= Kashvad =

Character in the Shahnameh

Keshvād (Persian: کشواد, also spelled Kashvād), is a prominent Iranian mythical hero and a member of the Goudarzian clan, in a story narrated in the poetic opus of Shahnameh, the national epic of Iran by the 10th-century poet Ferdowsi Tousi. Known for his valor, he is often referred to as the "vanquisher of armies" (lashkarshekan لشکرشکن) and wears a "golden helmet" (zarrin-kolah زرین‌کلاه). He is described as one of the most courageous warriors of his time, and is portrayed as a noble and experienced commander who serves under Iranian kings such as Kay Qobad and Nouzar during the prolonged wars against the Turanians. Keshvad is particularly known for his role in several key battles, often fighting alongside legendary heroes like Rostam and Fariburz.
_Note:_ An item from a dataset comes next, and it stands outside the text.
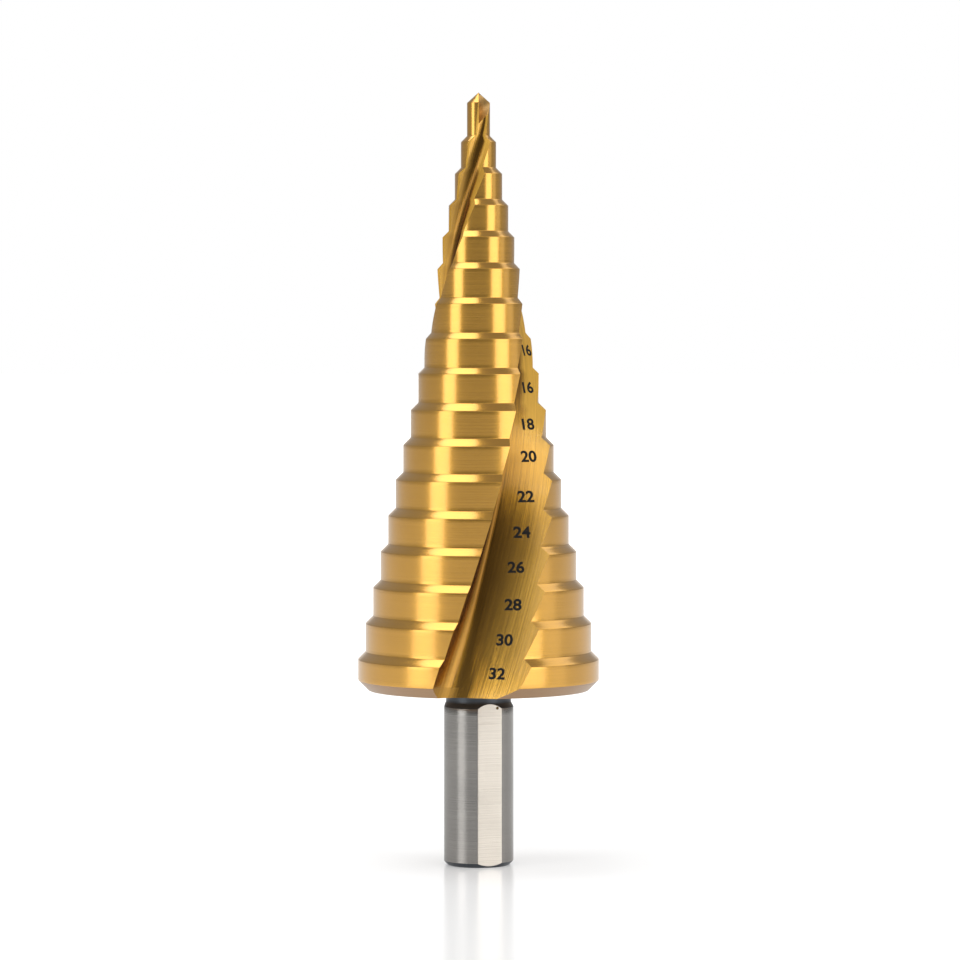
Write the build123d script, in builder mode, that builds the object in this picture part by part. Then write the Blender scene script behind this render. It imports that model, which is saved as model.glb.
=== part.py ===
"""Step drill: one solid bar of steel, turned in seventeen steps, with two helical flutes and a three-flat shank."""
from build123d import *
from math import asin, cos, degrees, exp, log, radians, sin, sqrt, tan
import os

os.makedirs("parts", exist_ok=True)

# ---------------------------------------------------------------- sizes in mm and degrees
# The origin is the centre of the shank's end. +Z runs up the axis to the point.
# The flute seen beside the point opens towards -Y.

# shank, held in a three-jaw chuck
shank_diameter = 9.3
shank_length = 21.05        # straight part, up to the bevel below the neck
shank_chamfer = 0.6         # chamfer at the free end, in from the side and up from the end
bevel_crown = 3.0           # the stone leaves that chamfer and the neck's bevel slightly crowned
flat_count = 3
flat_distance = 4.34        # from the axis to the face of each flat
flat_angle = -70.0          # direction in which the first flat faces, from +X

# neck between the shank and the cone
neck_diameter = 8.64
neck_bevel = 0.65           # height of the bevel from the shank down to the neck
neck_length = 1.6

# steps, counted from the base up
base_diameter = 32.0
back_chamfer = 1.35         # 45 degree chamfer under the largest step
coarse_steps = 8            # steps above the base one that lose the coarse increment
coarse_increment = 2.0      # on the diameter
fine_steps = 8              # equal steps from there down to the pilot
pilot_diameter = 3.04
base_pitch = 3.74           # height of the largest step with the chamfer above it
lower_steps = 5             # long steps above the base one
lower_pitch = 4.76
middle_steps = 6
middle_pitch = 4.605
upper_pitch = 4.19          # every step from there to the pilot
pilot_length = 4.36         # straight part of the smallest step
point_angle = 96.0          # included angle of the point

# flutes
flute_count = 2
flute_start = -93.0         # direction of the cutting edge at the point, from +X
helix_at_point = 11.0       # angle between the edge and the axis
helix_at_base = 18.6
flute_angle = 95.0          # between the rake face and the heel wall
flute_depth_point = 2.8     # from the cone of the steps in to the corner of those two faces
flute_depth_base = 3.6
rake_offset = 0.8           # the rake face lies this far ahead of the centre
least_core = 0.5            # keeps the corner on its own side of the axis near the point
floor_radius_point = 0.35   # rounding where the rake face meets the heel wall
floor_radius_base = 3.7
flute_sections = 23         # sections that the flute is lofted through

# gash that thins the web at the point
gash_radius = 3.5
gash_web = 0.24             # left between the two gashes

# ---------------------------------------------------------------- worked out from the sizes
shank_radius = shank_diameter / 2
neck_radius = neck_diameter / 2
base_radius = base_diameter / 2
pilot_radius = pilot_diameter / 2
step_count = 1 + coarse_steps + fine_steps
middle_radius = base_radius - coarse_steps * coarse_increment / 2

neck_foot = shank_length + neck_bevel
base_back = neck_foot + neck_length
base_foot = base_back + back_chamfer


def step_radius(index):
    """Radius of a step, where step 0 is the base and the last one is the pilot."""
    if index <= coarse_steps:
        return base_radius - index * coarse_increment / 2
    fine_share = (index - coarse_steps) / fine_steps
    return middle_radius + (pilot_radius - middle_radius) * fine_share


def step_pitch(index):
    """Height of a step together with the chamfer above it."""
    if index == 0:
        return base_pitch
    if index <= lower_steps:
        return lower_pitch
    if index <= lower_steps + middle_steps:
        return middle_pitch
    return upper_pitch


# Each step is a straight land, and above it a 45 degree chamfer that takes the radius down to
# the next step. The outline runs from the neck's foot up the outside to the point.
shank_side = [(shank_radius, shank_chamfer), (shank_radius, shank_length)]
outline = [
    (neck_radius, neck_foot),
    (neck_radius, base_back),
    (base_radius - back_chamfer, base_back),
    (base_radius, base_foot),
]
step_top = base_foot
for index in range(step_count - 1):
    step_top += step_pitch(index)
    drop = step_radius(index) - step_radius(index + 1)
    outline.append((step_radius(index), step_top - drop))
    outline.append((step_radius(index + 1), step_top))

point_shoulder = step_top + pilot_length
point_top = point_shoulder + pilot_radius / tan(radians(point_angle / 2))
outline.append((pilot_radius, point_shoulder))
outline.append((0, point_top))

# The cutting edge climbs the cone of the steps. Its turn is gain * log(1 + depth / run_in), the
# curve whose helix angle changes evenly from the value at the point to the value at the base.
cone_length = point_shoulder - base_foot
slope_point = tan(radians(helix_at_point))
slope_base = tan(radians(helix_at_base))
flute_gain = cone_length * slope_base / (base_radius - pilot_radius * slope_base / slope_point)
flute_run_in = flute_gain * pilot_radius / slope_point


def between(at_point, at_base, depth):
    """Value that changes evenly with the depth below the point's shoulder."""
    return at_point + (at_base - at_point) * depth / cone_length


def flute_plane(depth):
    """Plane across the axis whose x direction lies along the rake face and whose y crosses the flute."""
    cone_radius = between(pilot_radius, base_radius, depth)
    edge_angle = flute_start - degrees(flute_gain * log(1 + depth / flute_run_in))
    lead_angle = degrees(asin(rake_offset / max(cone_radius, pilot_radius)))
    return Plane.XY.offset(point_shoulder - depth).rotated((0, 0, edge_angle - lead_angle))


def corner_distance(depth):
    """Distance along the rake face from the centre to the flute's corner, never quite nothing."""
    cone_radius = between(pilot_radius, base_radius, depth)
    wanted = cone_radius - between(flute_depth_point, flute_depth_base, depth)
    return (wanted + sqrt(wanted**2 + least_core**2)) / 2


def on_wall(corner, distance):
    """Point on the heel wall, at a distance from the flute's corner."""
    tilt = radians(flute_angle)
    return (corner + distance * cos(tilt), rake_offset + distance * sin(tilt))


# ---------------------------------------------------------------- cutter for one flute
# Each section is a square that is open to the outside of the drill: one side is the rake face,
# the next is the heel wall, and their corner is rounded to make the flute's floor.
over_point = 2.0            # how far the cutter runs past the shoulder of the point
under_base = 0.6            # and past the back of the base, still clear of the neck
first_turn = log(1 - over_point / flute_run_in)
last_turn = log(1 + (point_shoulder - base_back + under_base) / flute_run_in)

with BuildPart() as flute_cutter:
    for number in range(flute_sections):
        turn = first_turn + (last_turn - first_turn) * number / (flute_sections - 1)
        depth = flute_run_in * (exp(turn) - 1)
        corner = corner_distance(depth)
        side = between(pilot_radius, base_radius, depth) + 3 * pilot_radius
        floor_radius = between(floor_radius_point, floor_radius_base, depth)
        tangent = floor_radius / tan(radians(flute_angle / 2))
        with BuildSketch(flute_plane(depth)):
            with BuildLine():
                rake_end = (corner + tangent, rake_offset)
                wall_end = on_wall(corner, tangent)
                RadiusArc(rake_end, wall_end, floor_radius)
                Polyline(
                    wall_end,
                    on_wall(corner, side),
                    (corner + side, rake_offset + side),
                    (corner + side, rake_offset),
                    rake_end,
                )
            make_face()
    loft()

# ---------------------------------------------------------------- cutter for the gash in one flute
gash_plane = Plane.YZ.rotated((0, 0, flute_start + 90)).offset(gash_web / 2)
with BuildPart() as gash_cutter:
    with BuildSketch(gash_plane):
        with Locations((-gash_web / 2 - gash_radius, point_shoulder)):
            Circle(gash_radius)
    extrude(amount=2 * pilot_radius)

# ---------------------------------------------------------------- the drill
with BuildPart() as step_drill:
    with BuildSketch(Plane.XZ):
        with BuildLine():
            end_edge = (shank_radius - shank_chamfer, 0)
            RadiusArc(end_edge, shank_side[0], -bevel_crown)
            Line(*shank_side)
            RadiusArc(shank_side[1], outline[0], -bevel_crown)
            Polyline(*outline, (0, 0), end_edge)
        make_face()
    revolve(axis=Axis.Z)

    # two flutes, half a turn apart
    with PolarLocations(0, flute_count):
        add(flute_cutter.part, mode=Mode.SUBTRACT)

    # The gash is cut by the rim of a wheel. Its flat side stands beside the cutting edge and just
    # ahead of the axis, so it leaves a thin web with a short lip on each side.
    with PolarLocations(0, flute_count):
        add(gash_cutter.part, mode=Mode.SUBTRACT)

    # three flats for the jaws of the chuck, which run out in the bevel below the neck
    with BuildSketch(Plane.XY):
        with PolarLocations(flat_distance + shank_radius / 2, flat_count, start_angle=flat_angle):
            Rectangle(shank_radius, shank_diameter)
    extrude(amount=neck_foot, mode=Mode.SUBTRACT)

step_drill.part.label = "step_drill"
export_step(step_drill.part, "parts/step_drill.step")
print("height", round(point_top, 3), "volume", round(step_drill.part.volume, 1))
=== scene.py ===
# %% [markdown]
# A step drill is one bar of steel. It is turned in steps that grow from the point to the base,
# two helical flutes are ground through them, and the cone is coated with a gold nitride. The
# shank below stays bare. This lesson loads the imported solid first, because every surface that
# is made here has to sit exactly where that solid is.

# %% Load the frame
from math import cos, log, pi, radians, sin, sqrt, tan
from types import SimpleNamespace
import bmesh
import bpy
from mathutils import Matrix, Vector
import numpy as np


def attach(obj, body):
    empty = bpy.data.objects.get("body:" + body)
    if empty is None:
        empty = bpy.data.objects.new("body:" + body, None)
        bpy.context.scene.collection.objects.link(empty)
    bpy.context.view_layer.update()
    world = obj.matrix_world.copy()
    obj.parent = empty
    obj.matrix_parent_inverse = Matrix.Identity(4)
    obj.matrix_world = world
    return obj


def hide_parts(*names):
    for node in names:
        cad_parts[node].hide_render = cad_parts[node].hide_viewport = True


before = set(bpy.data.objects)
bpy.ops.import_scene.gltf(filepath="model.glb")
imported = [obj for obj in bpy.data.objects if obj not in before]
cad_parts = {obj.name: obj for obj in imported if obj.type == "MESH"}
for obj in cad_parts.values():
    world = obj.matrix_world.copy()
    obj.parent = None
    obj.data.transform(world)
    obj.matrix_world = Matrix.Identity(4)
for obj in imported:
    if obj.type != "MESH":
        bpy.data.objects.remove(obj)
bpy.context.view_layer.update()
NODE = "step_drill"
MM = 0.001  # the sizes below are in millimetres, and Blender works in metres

# %% [markdown]
# The sizes are those of the turned and ground bar. Each step is a straight land with a
# 45 degree chamfer above it, which leads the next larger hole over the edge of the sheet.
# The radius and height of every step could be listed. Only these few numbers are stated
# instead, and all the rest is worked out from them, so one change moves everything above it.

# %% Driving sizes of the bar
SHANK_R, SHANK_TOP = 4.65, 21.05
SHANK_CHAMFER, CHAMFER_CROWN = 0.6, 3.0
FLAT_DISTANCE, FLAT_ANGLE, FLAT_COUNT = 4.34, -70.0, 3
NECK_R, NECK_BEVEL, NECK_LENGTH = 4.32, 0.65, 1.6
BASE_R, BACK_CHAMFER, PILOT_R = 16.0, 1.35, 1.52
COARSE_STEPS, COARSE_DROP, FINE_STEPS = 8, 1.0, 8
STEP_PITCHES = [3.74] + 5 * [4.76] + 6 * [4.605] + 4 * [4.19]
PILOT_LENGTH, POINT_ANGLE = 4.36, 96.0
EDGE_START = radians(-93.0)  # direction of the cutting edge at the point, from +X
HELIX_POINT, HELIX_BASE = radians(11.0), radians(18.6)
FLUTE_ANGLE = radians(95.0)  # between the rake face and the heel wall
FLUTE_DEPTH_POINT, FLUTE_DEPTH_BASE = 1.93, 3.6
RAKE_OFFSET, LEAST_CORE = 0.8, 0.05
OPENING, OFFSET_GAIN = radians(28.0), 0.1  # added to the angle and the offset at the point
FLOOR_R, FLOOR_GAIN_POINT, FLOOR_GAIN_BASE = 0.6, 2.0, 3.8
POINT_POWER, BASE_POWER = 3, 8  # how fast the gains fade away from the point and from the base
GASH_R, GASH_HALF_WEB, GASH_SLANT = 4.0, 0.12, 0.6

neck_foot = SHANK_TOP + NECK_BEVEL
base_back = neck_foot + NECK_LENGTH
base_foot = base_back + BACK_CHAMFER
coarse_radii = [BASE_R - COARSE_DROP * i for i in range(COARSE_STEPS + 1)]
step_radii = coarse_radii + list(np.linspace(coarse_radii[-1], PILOT_R, FINE_STEPS + 1)[1:])
step_tops = base_foot + np.cumsum(STEP_PITCHES)
shoulder = step_tops[-1] + PILOT_LENGTH
point_top = shoulder + PILOT_R / tan(radians(POINT_ANGLE / 2))
print("steps", len(step_radii), "shoulder", round(shoulder, 2), "point", round(point_top, 2))

# %% [markdown]
# A flute is the groove that carries the chips away, and its front edge is what cuts. It is
# ground with a wheel that follows the cone which the steps fit in. A Boolean could cut it out
# of the bar, but would leave ragged triangles along the cutting edge. Here it is a function,
# so the mesh can have its columns where the flute has its edges.
#
# The helix angle changes evenly from the point to the base, and the turn of such an edge is a
# logarithm of the depth below the shoulder. Across the axis the flute is two straight walls,
# the rake face and the heel wall, with a rounded floor between them. So a point on a flute
# needs two numbers: the height, and the distance along the section from the middle of the
# floor.

# %% The flute as a function of height and distance across it
cone_length = shoulder - base_foot
edge_gain = cone_length * tan(HELIX_BASE) / (BASE_R - PILOT_R * tan(HELIX_BASE) / tan(HELIX_POINT))
run_in = edge_gain * PILOT_R / tan(HELIX_POINT)
print("cone", round(cone_length, 2), "mm long")


def between(at_point, at_base, height):
    """Value that changes evenly from the shoulder of the point down to the foot of the base."""
    return at_point + (at_base - at_point) * (shoulder - height) / cone_length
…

His most significant feat in the Shahnameh is the liberation of Iranian captives from Turan. His loyalty, bravery and leadership are highlighted in conflicts where Iran defends itself against the forces of Afrasiab, the king of Turan. Some sources also mention his son, Goudarz, who continues his legacy as a hero. In some accounts, Keshvad's ancestry can be traced back to Jamshid through the Kiyanian kings, Fereydun, Iraj, and Manuchehr.